Como se puede comprobar, en total conocemos quince pinturas relacionadas con la Quinta del Sordo, todas ellas pintadas sobre el muro salvo las «Dos brujas» una cuyo soporte es lienzo. Este cuadro fue el primera en salir de la casa, algo comprensible porque no estaba fijado al muro, pero esta singularidad es la que siempre ha despertado dudas sobre la autoría, sin que en la actualidad se haya llegado a ningún consenso.

Sobre la distribución de los cuadros dentro de las habitaciones existen en la actualidad diferentes hipótesis. Según los estudios de Nigel Glendinning, el cuarto de la planta baja era probablemente el comedor, el papel pintado tenía un diseño de racimos de uvas, hojas de parra y campanillas muy propio para este uso. Al fondo de la sala, y rodeando la puerta, se encontraban «Judit y Holofernes» a la izquierda, «Saturno», a la derecha y como sobrepuerta «Dos viejos»; las restantes estarían enfrentadas en las paredes, ocupando en uno de los lados los lienzos entre los vanos. Se piensa que el cuarto del segundo piso era un gabinete, espacio propio para estar y recibir, y la distribución sería similar a la que tenían en la planta baja: enfrentados por tamaños, ocupando los de mayores dimensiones los lienzos de pared más largos.

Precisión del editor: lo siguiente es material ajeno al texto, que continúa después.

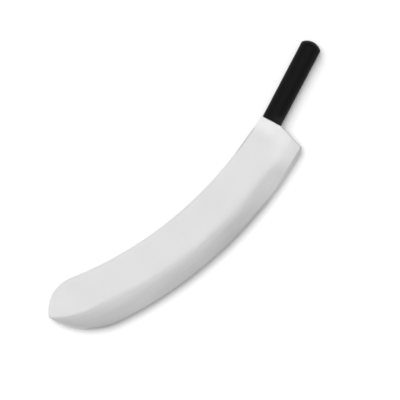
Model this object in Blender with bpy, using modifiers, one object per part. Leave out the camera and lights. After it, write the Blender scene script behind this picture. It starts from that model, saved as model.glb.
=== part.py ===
"""Curved mincing knife: a long blade cut from sheet steel, with a plastic handle moulded over its tang.

Metres, +Z up. The knife lies flat: +X runs along the handle towards the tip, and +Y points to the
cutting edge. The world origin is under the middle of the knife, on the surface that it lies on.
Both pieces are drawn in the handle's frame, whose origin is the middle of the handle's front face,
and an empty carries them to their place. Angles on the outline are measured from +Y towards +X.
"""

import math

import bmesh
import bpy
from mathutils import Vector

# Handle
HANDLE_LENGTH = 0.1358
HANDLE_WIDTH_FRONT = 0.0316
HANDLE_WIDTH_BUTT = 0.0322
HANDLE_THICKNESS = 0.022
CHEEK_WIDTH = 0.005  # the flat on each side of the grip
BUTT_ARC_DEPTH = 0.0074  # how far the end arc bulges, seen from above
BUTT_SIDE_RADIUS = 0.003  # where the end arc meets the sides
BUTT_DOME_DEPTH = 0.009  # over this length the cheeks round off to the end
BUTT_RINGS = 10
FRONT_CHEEK_RADIUS = 0.003
FRONT_SIDE_RADIUS = 0.0006
FRONT_RINGS = 3
SIDE_FACETS = 16  # round half of the grip

# Blade outline
EDGE_RADIUS = 0.638
EDGE_DROP = 0.0603  # from the handle's axis down to the edge, at the handle's front
EDGE_LENGTH = 0.5048  # along the edge's arc, from the handle's front to the tip's corner
BELLY_RADIUS = 0.111
SPINE_RADIUS = 0.5832
WIDTH_AT_NECK = 0.0817
WIDTH_AT_TIP = 0.0907
NECK_LENGTH = 0.058  # straight part of the spine
NECK_PROUD = 0.0009  # the sheet stands this far out of the handle on the spine's side
TIP_INSET = 0.0464  # from the edge's arc to the tip's corner
TIP_ANGLE = math.radians(72.5)  # between the edge's direction and the straight end of the tip
TIP_CORNER_RADIUS = 0.003
SHOULDER_RADIUS = 0.0515
HEEL_LEAN = math.radians(18)
HEEL_CORNER_RADIUS = 0.0035

# Sheet, grind and cutting edge
SHEET = 0.003
RIM_BREAK = 0.0004  # the broken corner all round the sheet
RIM_ANGLE = math.radians(60)  # only corners sharper than this are broken
GRIND_WIDTH_AT_HEEL = 0.032
GRIND_WIDTH_AT_BELLY = 0.0395
GRIND_CROWN = 1.7  # 1 is a steady curve, and more keeps the bevel straighter near the edge
GRIND_SHARES = (0.0, 0.17, 0.34, 0.51, 0.68, 0.84)  # of its width, where its curve has a point
GRIND_RUN_OUT = 1.15  # the curve's last slope is drawn longer by this much
GRIND_AT_HEEL = 0.18  # share of the full grind that is left at the heel
HEEL_FADE = 0.15  # length over which the grind grows to its full depth
BELLY_FADE = 2.2  # how late the grind narrows along the belly
BEHIND_EDGE = 0.0005  # thickness just behind the cutting bevel
EDGE_BEVEL = 0.0016
EDGE_THICKNESS = 0.0001
BLUNT_SHARE = 0.9  # past this share of the belly the cutting edge runs out towards the corner
NARROWEST_GRIND = 0.04  # share of the width that the grind still has where it leaves the sheet
LEAVING_LIFT = 0.0001  # there the cutter has risen this far above the sheet's face

# Tang
BUTT_WALL = 0.022  # plastic left between the tang's end and the butt
TANG_WIDTH_FRONT = 0.018
TANG_WIDTH_END = 0.014
TANG_HOLES = 3
TANG_HOLE_DIAMETER = 0.007

# Clearance, steps and overshoot
FIT_GAP = 0.0003
LONG_STEP = 0.012  # between points on the edge and the spine
SHORT_STEP = 0.004  # between points on the small arcs
FINE_STEP = 0.0012  # between points on corners and on the tang's end
ROUND_SIDES = 20  # of the tang's holes and the plugs in them
OVERSHOOT = 0.002  # how far a cutter runs past what it cuts
CLEAR = 1e-5  # the least that a cutter's end stands clear of a face

# Colours: linear red, green and blue
STEEL_COLOUR = (0.62, 0.62, 0.63, 1.0)
PLASTIC_COLOUR = (0.012, 0.012, 0.013, 1.0)

TANG_LENGTH = HANDLE_LENGTH - BUTT_WALL


# Plane geometry
def polar(centre, radius, angle):
    return centre + radius * Vector((math.sin(angle), math.cos(angle)))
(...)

Fotografía de la Quinta del Sordo
Fotografía de la Quinta del Sordo

Mariano Goya transfirió a su padre la Quinta poco después de que falleciera su abuelo, y de nuevo Francisco Javier llevó a cabo obras de ampliación. Pero tanto él como los sucesivos propietarios las conservaron, y allí estuvieron hasta 1873 año en que la compró Frédéric Émile baron d’Erlanger que decidió que fueran arrancadas y transferidas al lienzo. La permanencia de los cuadros y que finalmente se salvaran son indicio de su aprecio y aceptación que debe ser tenido en cuenta, así como que allí viviera Leocadia con sus hijos sin que haya quedado registro alguno de rechazo a pesar de la truculencia de algunas composiciones. Es más, aunque no fueron muy conocidas en su momento como tampoco lo fueron los «Disparates» o los «Desastres de la guerra», sí fueron avaloradas por personalidades tan diversas como los ya citados Brugada e Iriarte, pero también por Mesonero Romanos, Gregorio Cruzada Vilaamil y P. L. Imbert. La conclusión a la que llegamos es que, tanto en el espíritu como en la factura, el adorno que ideó Goya para su casa estaba acorde con su edad, sus vivencias y su tiempo, otra cosa es el impacto que han tenido en las generaciones posteriores en el curso de las cuales ha sido creciente la admiración llegando a ser consideradas expresión viva de nuestra contemporaneidad.